Minister Bronto Somohardjo van Binnenlandse zaken zegt dat het niet de schuld is van de overheid dat materiaal voor het maken van identiteitskaarten en paspoorten niet beschikbaar is. Hij verduidelijkt dat zijn departement nog wacht op de levering van het materiaal zodat de samenleving voorzien kan worden.
De minister zegt dat het niet klopt dat hooggeplaatsten en vrienden van functionarissen wel geholpen worden aan ID-kaarten of paspoorten. “Wel weet ik dat wij vorig jaar hebben betaald. Dus de staat heeft haar verplichting voldaan.
Nu moet de leverancier inkomen.” De bewindsman geeft aan dat er niet alleen besteld is, maar ook betaald is om te verduidelijken dat de overheid haar deel al heeft gedaan. Het bedrag ligt in de honderden duizenden dollars geeft hij aan. Het lang wachten kan volgens Somohardjo liggen aan een aantal factoren. Hij noemt de oorlog in Oekraïne en het tekort aan digitale chips.
De Binnenlandse Zaken minister is ook ingegaan op de laatst aangepaste personeelswet. Somohardjo geeft verder aan dat hij goed gestemd is dat de gewijzigde personeelswet is aangenomen. Dit omdat het heel erg belangrijk is om de tegemoetkoming van mensen, die moedwillig de dienst dokken, te kunnen blokkeren. Hij noemt het een bijzondere wet waar vooral het aspect van ‘no work, no pay’ aan de orde komt.
Het regime houdt volgens de bewindsman goed bestuur hoog in het vaandel zodat alles goed verloopt.De kritieken die veelal werden geleverd door de oppositie en vakbondsleiders, is dat zij voor rancune vrezen. Binnen de aangepaste wetgeving kan de overheid ‘no work, no pay’ toepassen. Verschillende vakbondsleiders vrezen dat de staat onrechtmatig gebruik zou kunnen maken van deze aanpassing.
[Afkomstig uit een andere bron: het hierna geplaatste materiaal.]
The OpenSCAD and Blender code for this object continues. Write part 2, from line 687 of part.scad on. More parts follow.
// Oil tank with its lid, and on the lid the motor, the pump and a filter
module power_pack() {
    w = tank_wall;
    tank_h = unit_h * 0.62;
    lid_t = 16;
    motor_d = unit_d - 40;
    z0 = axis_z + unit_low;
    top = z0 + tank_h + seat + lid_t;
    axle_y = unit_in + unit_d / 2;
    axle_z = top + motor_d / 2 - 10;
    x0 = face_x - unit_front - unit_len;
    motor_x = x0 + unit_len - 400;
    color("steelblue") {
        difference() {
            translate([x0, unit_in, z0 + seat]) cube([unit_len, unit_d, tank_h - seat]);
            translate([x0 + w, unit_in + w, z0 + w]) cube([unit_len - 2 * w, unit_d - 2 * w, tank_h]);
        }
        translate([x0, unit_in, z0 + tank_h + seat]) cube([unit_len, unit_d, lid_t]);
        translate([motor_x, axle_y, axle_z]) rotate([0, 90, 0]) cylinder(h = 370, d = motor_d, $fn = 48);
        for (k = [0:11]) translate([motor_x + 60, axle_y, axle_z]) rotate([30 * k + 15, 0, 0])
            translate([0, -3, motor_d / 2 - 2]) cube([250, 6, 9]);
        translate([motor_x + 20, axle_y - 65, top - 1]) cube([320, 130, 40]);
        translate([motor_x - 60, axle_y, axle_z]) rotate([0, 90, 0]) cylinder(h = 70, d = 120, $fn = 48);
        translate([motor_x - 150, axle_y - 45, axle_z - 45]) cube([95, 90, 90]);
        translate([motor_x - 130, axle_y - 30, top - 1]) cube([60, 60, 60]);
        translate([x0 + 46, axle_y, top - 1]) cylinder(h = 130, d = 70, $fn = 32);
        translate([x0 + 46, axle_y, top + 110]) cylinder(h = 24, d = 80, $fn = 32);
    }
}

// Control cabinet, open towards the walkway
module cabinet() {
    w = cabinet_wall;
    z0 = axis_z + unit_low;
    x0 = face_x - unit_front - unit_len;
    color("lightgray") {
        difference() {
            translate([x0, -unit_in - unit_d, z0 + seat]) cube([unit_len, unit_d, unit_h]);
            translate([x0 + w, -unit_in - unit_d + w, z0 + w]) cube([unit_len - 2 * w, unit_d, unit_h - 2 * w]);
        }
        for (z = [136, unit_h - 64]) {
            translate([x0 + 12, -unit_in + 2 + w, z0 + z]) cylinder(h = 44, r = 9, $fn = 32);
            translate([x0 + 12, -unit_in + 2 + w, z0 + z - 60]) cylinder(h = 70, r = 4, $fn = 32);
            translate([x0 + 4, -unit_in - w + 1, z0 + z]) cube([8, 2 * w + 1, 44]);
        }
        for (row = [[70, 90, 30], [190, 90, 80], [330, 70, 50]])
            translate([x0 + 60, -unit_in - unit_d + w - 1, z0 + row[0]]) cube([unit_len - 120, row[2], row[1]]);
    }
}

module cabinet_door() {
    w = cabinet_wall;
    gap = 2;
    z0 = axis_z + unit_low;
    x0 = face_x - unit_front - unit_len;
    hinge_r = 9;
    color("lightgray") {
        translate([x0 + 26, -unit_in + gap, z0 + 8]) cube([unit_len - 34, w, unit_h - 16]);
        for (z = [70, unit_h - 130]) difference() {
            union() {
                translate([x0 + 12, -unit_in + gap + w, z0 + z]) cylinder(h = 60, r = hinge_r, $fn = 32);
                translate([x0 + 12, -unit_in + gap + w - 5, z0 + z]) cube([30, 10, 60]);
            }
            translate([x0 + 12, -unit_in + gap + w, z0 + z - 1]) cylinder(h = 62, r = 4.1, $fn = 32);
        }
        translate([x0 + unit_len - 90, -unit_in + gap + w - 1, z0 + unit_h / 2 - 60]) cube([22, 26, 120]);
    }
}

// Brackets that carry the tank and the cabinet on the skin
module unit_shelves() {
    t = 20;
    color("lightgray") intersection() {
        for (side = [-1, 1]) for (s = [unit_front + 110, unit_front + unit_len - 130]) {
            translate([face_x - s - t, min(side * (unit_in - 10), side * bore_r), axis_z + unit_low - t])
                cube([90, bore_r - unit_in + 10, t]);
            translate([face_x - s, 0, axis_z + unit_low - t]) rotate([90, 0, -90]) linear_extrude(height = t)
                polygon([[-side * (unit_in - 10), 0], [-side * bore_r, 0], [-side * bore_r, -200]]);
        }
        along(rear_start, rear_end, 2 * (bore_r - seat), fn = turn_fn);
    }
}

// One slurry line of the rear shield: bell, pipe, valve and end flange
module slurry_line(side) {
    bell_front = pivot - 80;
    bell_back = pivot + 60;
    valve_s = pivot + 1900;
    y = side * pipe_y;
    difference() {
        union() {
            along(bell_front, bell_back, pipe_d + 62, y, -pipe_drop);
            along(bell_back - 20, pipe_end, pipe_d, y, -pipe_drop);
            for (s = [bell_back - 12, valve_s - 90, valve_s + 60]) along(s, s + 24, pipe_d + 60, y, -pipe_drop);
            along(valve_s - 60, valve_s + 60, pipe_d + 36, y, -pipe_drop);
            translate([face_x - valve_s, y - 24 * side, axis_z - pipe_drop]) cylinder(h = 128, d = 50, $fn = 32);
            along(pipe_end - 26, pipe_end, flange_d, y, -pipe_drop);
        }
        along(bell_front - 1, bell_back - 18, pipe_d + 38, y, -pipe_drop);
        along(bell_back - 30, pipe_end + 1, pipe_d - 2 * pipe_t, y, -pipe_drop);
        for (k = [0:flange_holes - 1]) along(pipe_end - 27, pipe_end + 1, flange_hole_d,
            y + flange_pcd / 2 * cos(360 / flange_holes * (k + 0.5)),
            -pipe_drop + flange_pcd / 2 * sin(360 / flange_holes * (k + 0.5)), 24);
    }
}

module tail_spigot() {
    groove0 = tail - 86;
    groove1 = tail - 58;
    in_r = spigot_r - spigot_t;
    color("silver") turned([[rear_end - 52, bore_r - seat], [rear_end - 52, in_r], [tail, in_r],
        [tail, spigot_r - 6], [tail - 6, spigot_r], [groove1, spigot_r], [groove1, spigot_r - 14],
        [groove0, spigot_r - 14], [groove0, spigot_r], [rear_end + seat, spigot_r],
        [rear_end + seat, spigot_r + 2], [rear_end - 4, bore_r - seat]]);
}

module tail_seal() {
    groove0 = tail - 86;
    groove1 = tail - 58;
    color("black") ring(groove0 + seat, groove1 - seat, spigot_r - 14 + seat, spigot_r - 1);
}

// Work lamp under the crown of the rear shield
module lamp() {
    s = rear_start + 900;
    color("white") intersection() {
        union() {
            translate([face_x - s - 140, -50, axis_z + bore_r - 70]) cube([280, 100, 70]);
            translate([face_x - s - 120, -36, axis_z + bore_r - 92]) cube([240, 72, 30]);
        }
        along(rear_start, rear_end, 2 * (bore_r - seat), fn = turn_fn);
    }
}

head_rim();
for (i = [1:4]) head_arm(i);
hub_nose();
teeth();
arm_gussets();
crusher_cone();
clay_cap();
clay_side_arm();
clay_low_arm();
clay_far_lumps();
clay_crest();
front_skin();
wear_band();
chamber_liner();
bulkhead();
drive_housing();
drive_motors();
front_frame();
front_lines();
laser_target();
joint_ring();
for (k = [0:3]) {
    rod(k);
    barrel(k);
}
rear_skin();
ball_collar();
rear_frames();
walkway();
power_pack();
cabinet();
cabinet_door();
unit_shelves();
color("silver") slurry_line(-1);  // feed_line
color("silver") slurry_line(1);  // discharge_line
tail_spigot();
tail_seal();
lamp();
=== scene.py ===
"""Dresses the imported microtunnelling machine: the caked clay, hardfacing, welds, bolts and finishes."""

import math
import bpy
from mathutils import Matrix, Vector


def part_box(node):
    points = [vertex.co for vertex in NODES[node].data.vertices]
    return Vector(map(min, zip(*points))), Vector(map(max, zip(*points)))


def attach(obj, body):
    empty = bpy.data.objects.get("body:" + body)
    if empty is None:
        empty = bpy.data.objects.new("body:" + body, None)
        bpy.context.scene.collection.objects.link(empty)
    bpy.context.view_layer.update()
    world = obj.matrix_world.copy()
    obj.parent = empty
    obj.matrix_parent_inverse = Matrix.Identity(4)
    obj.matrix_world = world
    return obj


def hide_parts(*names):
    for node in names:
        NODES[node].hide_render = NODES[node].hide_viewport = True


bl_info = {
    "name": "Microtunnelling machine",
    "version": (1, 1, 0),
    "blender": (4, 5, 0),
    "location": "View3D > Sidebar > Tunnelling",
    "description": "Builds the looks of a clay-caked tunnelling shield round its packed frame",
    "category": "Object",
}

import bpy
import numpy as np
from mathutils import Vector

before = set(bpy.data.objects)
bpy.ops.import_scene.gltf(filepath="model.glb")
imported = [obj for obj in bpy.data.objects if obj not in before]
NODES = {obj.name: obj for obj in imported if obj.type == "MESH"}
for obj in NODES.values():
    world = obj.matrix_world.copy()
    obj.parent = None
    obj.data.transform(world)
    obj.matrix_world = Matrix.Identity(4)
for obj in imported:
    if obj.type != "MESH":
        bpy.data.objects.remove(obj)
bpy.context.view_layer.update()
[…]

NPS-parlementariërs, Patrica Etnel, heeft als kritieke kanttekening meegegeven dat de kans groot is dat de staat een tal van rechtszaken aangesmeerd kan krijgen. Echter zegt Somohardjo dat hij niet kan praten over rancune op zijn ministerie. Hij stelt dat er ambtenaren thuis gezet zijn, omdat er niet gewerkt wordt met deze mensen. Hij stelt dat er in deze gevallen geen rancune ter sprake komt en deze mensen beschermd zullen worden door de staat.